# Short task:
Begin with the line that contains "on the table.", end with the line that contains "in imported if", and extract exactly that stretch of lines.

─── Exercise material ───

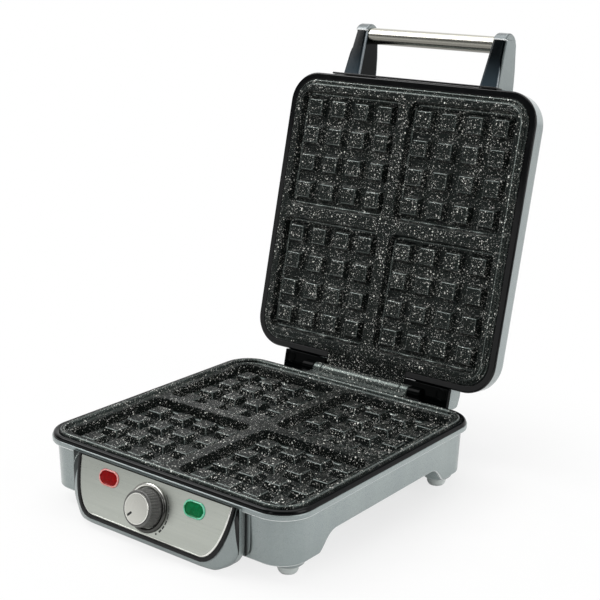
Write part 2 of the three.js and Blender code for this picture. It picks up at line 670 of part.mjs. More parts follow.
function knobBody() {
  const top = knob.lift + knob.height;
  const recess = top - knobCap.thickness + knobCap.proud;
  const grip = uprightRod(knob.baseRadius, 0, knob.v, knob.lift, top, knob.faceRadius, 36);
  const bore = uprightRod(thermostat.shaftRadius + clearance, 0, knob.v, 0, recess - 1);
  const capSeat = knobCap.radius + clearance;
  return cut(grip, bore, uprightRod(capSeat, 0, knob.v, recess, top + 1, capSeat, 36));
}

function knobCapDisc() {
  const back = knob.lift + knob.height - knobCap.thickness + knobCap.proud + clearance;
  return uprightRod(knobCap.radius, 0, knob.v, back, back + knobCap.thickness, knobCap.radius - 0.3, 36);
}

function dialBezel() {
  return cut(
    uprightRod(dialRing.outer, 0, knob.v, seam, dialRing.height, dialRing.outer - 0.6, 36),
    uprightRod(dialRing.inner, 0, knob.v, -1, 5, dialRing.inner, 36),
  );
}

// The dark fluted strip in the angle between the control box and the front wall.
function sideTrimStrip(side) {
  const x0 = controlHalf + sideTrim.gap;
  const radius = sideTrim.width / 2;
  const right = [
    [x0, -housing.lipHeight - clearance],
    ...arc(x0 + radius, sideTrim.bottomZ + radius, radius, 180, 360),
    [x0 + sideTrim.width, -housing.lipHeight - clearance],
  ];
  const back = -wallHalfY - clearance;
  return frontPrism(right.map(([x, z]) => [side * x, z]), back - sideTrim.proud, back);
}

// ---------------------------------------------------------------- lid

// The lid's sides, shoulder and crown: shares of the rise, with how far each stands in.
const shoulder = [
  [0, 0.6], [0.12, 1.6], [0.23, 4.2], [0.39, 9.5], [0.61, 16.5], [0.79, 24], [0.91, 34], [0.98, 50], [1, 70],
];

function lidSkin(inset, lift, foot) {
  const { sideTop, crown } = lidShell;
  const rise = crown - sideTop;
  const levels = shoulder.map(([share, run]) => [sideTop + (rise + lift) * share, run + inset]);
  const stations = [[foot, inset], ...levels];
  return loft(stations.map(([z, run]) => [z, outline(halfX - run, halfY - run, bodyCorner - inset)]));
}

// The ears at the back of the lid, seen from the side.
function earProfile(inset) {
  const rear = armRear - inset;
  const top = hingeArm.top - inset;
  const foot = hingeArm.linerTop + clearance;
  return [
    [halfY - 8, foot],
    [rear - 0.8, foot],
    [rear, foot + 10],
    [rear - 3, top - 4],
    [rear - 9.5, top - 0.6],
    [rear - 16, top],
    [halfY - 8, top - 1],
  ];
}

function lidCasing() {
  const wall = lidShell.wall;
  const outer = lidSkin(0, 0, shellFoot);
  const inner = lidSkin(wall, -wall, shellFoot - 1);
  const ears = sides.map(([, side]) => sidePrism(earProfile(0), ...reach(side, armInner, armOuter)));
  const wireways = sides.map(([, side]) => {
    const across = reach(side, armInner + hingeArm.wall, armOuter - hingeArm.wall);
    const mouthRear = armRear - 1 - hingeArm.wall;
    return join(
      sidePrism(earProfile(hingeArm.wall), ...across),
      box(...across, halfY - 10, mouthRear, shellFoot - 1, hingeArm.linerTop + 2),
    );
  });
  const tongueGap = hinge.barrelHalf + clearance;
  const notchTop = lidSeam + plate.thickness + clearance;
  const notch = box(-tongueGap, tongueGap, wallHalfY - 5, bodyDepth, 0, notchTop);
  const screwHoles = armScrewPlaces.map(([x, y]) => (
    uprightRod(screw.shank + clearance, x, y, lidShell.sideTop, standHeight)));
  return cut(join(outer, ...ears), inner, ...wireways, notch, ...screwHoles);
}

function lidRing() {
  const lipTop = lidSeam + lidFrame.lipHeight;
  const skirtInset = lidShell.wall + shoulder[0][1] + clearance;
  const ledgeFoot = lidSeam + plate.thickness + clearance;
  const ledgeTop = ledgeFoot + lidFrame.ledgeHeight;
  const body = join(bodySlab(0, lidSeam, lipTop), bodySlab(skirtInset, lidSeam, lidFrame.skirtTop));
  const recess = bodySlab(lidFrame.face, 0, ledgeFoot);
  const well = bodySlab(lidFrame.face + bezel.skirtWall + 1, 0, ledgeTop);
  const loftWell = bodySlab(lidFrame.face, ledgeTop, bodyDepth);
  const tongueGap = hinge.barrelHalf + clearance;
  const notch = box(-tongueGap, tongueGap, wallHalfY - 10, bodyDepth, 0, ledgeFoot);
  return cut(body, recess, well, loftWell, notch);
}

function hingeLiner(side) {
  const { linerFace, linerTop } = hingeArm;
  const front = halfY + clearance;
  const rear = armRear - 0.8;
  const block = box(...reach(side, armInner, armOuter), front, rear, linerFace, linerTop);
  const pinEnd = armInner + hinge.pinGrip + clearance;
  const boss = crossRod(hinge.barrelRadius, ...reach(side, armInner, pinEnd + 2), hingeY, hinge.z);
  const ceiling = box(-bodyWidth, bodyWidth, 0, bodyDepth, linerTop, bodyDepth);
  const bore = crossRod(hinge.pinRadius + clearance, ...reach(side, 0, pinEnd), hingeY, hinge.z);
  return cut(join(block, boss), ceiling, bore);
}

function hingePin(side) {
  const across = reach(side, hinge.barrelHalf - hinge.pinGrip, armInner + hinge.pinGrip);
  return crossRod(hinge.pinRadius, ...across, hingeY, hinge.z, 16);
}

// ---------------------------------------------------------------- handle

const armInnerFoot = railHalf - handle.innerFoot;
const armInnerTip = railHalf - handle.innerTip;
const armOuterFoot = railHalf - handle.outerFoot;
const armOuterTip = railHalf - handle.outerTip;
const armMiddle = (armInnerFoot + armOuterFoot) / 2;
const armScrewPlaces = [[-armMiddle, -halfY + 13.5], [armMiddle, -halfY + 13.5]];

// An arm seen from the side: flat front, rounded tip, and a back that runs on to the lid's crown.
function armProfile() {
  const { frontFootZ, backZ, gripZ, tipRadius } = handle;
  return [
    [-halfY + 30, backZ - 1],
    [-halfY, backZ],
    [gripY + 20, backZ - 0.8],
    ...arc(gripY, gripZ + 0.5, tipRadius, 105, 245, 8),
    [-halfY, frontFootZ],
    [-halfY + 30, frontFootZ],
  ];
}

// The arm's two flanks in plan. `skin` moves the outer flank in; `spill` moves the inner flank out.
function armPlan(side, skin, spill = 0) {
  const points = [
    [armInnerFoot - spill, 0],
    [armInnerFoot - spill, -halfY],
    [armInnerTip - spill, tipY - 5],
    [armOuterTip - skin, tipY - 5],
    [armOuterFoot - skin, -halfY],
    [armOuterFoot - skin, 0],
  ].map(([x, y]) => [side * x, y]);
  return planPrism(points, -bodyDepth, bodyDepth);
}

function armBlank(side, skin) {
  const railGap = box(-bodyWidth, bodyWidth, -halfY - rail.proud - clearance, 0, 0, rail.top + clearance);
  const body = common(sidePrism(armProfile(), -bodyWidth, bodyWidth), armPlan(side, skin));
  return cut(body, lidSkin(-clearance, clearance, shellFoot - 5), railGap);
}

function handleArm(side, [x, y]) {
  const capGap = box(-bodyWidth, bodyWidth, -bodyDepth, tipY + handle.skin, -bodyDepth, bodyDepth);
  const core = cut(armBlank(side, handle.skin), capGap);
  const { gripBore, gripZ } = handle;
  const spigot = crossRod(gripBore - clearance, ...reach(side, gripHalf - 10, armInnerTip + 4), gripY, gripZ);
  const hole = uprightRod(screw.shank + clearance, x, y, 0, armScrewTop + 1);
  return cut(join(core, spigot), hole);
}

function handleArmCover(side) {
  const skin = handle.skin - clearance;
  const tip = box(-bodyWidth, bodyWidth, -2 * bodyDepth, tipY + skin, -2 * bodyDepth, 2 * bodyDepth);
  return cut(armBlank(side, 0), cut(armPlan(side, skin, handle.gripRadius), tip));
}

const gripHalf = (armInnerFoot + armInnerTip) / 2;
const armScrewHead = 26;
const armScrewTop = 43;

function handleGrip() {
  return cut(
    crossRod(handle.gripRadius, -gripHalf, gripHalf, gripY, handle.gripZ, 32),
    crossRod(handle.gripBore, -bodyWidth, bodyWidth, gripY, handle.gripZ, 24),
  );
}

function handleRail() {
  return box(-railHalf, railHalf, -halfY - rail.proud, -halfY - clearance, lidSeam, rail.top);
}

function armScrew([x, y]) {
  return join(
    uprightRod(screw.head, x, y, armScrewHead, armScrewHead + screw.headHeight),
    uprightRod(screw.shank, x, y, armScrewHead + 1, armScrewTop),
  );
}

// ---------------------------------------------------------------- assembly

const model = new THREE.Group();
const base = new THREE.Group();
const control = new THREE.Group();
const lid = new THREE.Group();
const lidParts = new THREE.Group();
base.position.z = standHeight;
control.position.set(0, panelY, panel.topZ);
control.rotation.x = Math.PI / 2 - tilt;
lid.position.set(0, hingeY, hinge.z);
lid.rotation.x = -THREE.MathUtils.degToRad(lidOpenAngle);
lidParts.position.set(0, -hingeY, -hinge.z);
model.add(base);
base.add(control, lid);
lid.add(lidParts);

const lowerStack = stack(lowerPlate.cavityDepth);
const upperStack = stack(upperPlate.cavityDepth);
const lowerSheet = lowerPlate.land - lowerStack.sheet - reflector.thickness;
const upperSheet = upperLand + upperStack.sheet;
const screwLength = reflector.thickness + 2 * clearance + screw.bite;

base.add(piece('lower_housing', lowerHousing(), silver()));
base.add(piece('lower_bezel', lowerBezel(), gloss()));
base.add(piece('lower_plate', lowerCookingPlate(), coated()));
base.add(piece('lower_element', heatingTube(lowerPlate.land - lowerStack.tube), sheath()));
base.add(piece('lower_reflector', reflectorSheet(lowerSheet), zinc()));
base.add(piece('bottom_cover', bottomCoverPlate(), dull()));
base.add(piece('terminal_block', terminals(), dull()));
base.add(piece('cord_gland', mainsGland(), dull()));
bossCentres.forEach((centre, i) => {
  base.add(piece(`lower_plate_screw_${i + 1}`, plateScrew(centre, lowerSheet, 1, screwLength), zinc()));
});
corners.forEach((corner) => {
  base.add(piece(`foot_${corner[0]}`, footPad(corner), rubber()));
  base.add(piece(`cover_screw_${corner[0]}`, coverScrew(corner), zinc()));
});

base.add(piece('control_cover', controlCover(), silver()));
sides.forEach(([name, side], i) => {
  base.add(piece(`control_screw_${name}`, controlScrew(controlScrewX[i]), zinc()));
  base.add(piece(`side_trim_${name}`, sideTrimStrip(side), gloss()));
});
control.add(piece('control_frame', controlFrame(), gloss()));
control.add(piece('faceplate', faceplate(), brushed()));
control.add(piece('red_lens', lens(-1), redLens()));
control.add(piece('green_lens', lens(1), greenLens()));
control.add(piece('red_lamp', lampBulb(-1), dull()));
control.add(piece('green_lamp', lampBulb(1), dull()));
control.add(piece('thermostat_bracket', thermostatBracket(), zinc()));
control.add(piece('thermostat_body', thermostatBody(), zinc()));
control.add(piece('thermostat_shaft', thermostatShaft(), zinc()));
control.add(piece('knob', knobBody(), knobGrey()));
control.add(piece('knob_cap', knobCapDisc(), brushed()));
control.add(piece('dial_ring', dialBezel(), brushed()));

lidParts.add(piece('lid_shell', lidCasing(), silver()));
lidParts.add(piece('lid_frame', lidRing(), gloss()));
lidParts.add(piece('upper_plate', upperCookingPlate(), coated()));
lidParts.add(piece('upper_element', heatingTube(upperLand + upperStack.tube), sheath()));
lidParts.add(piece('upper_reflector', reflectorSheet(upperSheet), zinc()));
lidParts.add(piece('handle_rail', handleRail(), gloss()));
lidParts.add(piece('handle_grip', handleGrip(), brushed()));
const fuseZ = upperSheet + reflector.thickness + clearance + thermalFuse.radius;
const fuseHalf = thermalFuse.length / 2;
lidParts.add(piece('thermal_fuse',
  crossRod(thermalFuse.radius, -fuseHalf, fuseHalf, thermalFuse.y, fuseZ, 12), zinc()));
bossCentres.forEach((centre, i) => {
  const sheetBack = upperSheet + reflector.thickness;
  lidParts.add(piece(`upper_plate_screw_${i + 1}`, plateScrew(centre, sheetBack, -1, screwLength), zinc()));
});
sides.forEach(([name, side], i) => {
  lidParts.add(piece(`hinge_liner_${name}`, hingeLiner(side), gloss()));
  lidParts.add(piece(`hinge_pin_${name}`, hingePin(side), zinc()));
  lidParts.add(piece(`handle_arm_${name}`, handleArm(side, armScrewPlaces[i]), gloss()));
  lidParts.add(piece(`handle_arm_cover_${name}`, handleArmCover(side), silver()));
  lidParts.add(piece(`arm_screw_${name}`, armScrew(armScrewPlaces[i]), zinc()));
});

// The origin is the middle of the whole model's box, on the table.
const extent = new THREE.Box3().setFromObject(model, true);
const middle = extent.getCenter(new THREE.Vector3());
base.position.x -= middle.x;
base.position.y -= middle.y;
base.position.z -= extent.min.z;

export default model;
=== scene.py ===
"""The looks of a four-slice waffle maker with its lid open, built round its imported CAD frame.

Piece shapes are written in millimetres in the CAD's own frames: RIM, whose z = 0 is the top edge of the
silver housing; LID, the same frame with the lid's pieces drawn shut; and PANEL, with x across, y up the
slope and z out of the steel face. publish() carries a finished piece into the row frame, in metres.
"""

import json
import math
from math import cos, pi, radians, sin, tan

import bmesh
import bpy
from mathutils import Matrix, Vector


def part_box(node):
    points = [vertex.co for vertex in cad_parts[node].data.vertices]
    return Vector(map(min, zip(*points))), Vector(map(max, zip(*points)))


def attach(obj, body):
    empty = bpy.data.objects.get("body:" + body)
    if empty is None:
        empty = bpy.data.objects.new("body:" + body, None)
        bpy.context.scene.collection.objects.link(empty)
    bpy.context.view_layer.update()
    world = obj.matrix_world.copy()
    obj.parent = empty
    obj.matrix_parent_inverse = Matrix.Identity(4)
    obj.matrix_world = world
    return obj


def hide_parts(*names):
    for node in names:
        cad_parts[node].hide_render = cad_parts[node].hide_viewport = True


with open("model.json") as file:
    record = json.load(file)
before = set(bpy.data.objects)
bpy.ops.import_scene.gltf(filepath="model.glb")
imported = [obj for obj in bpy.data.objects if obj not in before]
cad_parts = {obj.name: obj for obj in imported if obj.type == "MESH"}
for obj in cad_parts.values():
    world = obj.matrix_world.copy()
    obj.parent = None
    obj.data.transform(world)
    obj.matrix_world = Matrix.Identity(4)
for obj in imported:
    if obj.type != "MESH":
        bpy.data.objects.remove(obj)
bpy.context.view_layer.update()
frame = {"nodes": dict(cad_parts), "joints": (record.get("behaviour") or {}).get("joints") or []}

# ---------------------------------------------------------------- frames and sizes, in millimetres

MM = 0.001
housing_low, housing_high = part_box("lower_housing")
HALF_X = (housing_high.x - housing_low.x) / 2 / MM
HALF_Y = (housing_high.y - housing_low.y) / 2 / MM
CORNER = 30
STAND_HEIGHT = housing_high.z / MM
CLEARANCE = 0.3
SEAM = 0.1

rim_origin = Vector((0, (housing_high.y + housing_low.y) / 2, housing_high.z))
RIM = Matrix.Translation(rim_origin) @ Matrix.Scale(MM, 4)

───
─── Exercise material ───

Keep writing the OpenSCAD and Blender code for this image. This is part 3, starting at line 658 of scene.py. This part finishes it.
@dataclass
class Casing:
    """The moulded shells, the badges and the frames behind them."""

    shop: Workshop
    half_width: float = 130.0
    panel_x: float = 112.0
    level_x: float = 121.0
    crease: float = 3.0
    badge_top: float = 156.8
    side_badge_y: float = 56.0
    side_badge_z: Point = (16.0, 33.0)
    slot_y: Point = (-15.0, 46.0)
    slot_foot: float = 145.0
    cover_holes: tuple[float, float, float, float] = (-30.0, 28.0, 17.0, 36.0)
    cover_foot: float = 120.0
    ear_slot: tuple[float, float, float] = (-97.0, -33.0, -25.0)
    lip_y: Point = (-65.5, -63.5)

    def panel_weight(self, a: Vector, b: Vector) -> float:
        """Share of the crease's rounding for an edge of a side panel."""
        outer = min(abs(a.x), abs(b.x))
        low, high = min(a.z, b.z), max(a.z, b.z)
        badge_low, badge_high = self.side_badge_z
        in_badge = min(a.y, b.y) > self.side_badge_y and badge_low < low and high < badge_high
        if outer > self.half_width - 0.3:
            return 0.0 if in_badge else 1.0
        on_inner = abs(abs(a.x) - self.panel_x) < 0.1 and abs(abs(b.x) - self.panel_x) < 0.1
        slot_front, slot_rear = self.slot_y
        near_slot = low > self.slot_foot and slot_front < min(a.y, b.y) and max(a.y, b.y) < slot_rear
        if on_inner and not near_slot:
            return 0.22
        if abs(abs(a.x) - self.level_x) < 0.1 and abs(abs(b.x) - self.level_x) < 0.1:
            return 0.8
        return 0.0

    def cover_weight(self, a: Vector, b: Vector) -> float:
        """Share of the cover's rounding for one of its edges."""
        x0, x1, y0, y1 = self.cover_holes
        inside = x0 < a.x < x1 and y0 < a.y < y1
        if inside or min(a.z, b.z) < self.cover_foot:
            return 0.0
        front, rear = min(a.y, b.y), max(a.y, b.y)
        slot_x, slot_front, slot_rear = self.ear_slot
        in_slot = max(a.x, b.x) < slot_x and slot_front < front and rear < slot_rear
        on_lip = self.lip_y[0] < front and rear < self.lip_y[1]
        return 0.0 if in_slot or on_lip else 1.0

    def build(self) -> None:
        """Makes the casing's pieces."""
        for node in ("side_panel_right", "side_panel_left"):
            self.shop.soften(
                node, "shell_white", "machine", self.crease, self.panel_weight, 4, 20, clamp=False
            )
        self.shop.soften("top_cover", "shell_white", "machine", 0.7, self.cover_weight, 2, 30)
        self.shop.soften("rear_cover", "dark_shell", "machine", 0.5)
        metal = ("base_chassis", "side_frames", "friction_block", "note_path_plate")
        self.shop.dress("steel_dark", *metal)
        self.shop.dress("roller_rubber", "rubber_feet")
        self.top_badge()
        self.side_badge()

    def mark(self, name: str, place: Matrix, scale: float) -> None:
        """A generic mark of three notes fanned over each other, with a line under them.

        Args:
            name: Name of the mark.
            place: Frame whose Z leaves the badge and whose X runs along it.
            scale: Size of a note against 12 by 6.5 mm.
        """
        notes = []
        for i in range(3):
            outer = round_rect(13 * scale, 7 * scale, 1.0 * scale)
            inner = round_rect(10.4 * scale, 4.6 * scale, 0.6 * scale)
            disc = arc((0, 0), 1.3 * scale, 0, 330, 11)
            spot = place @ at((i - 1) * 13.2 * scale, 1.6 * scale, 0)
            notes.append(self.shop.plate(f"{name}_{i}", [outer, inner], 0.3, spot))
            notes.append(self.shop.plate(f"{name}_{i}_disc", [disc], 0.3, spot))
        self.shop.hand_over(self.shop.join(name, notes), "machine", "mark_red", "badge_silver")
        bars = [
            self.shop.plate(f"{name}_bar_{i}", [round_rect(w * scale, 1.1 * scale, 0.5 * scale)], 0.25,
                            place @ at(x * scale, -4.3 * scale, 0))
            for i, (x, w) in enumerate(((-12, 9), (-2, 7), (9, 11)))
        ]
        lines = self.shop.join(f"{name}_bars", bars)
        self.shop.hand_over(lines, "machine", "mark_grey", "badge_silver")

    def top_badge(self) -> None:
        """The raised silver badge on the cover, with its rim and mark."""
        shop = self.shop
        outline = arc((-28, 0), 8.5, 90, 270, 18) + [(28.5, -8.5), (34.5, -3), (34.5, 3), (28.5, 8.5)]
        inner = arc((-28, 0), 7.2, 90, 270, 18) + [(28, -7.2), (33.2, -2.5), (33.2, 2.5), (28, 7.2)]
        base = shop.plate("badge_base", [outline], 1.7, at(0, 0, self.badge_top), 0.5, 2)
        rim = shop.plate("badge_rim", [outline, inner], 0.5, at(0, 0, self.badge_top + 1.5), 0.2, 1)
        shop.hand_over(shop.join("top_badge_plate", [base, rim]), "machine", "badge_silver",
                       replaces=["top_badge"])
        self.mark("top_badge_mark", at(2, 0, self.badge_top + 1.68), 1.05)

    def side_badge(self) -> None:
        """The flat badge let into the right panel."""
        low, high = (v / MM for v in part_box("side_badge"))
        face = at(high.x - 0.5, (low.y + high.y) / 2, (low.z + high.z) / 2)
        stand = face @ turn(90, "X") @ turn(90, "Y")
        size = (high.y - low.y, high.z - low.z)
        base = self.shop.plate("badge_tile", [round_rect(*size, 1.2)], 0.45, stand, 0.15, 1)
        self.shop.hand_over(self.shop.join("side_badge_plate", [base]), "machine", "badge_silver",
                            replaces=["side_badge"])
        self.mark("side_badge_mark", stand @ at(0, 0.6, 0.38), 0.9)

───

# Exercise answer:
// The origin is the middle of the whole model's box, on the table.
const extent = new THREE.Box3().setFromObject(model, true);
const middle = extent.getCenter(new THREE.Vector3());
base.position.x -= middle.x;
base.position.y -= middle.y;
base.position.z -= extent.min.z;

export default model;
=== scene.py ===
"""The looks of a four-slice waffle maker with its lid open, built round its imported CAD frame.

Piece shapes are written in millimetres in the CAD's own frames: RIM, whose z = 0 is the top edge of the
silver housing; LID, the same frame with the lid's pieces drawn shut; and PANEL, with x across, y up the
slope and z out of the steel face. publish() carries a finished piece into the row frame, in metres.
"""

import json
import math
from math import cos, pi, radians, sin, tan

import bmesh
import bpy
from mathutils import Matrix, Vector


def part_box(node):
    points = [vertex.co for vertex in cad_parts[node].data.vertices]
    return Vector(map(min, zip(*points))), Vector(map(max, zip(*points)))


def attach(obj, body):
    empty = bpy.data.objects.get("body:" + body)
    if empty is None:
        empty = bpy.data.objects.new("body:" + body, None)
        bpy.context.scene.collection.objects.link(empty)
    bpy.context.view_layer.update()
    world = obj.matrix_world.copy()
    obj.parent = empty
    obj.matrix_parent_inverse = Matrix.Identity(4)
    obj.matrix_world = world
    return obj


def hide_parts(*names):
    for node in names:
        cad_parts[node].hide_render = cad_parts[node].hide_viewport = True


with open("model.json") as file:
    record = json.load(file)
before = set(bpy.data.objects)
bpy.ops.import_scene.gltf(filepath="model.glb")
imported = [obj for obj in bpy.data.objects if obj not in before]
cad_parts = {obj.name: obj for obj in imported if obj.type == "MESH"}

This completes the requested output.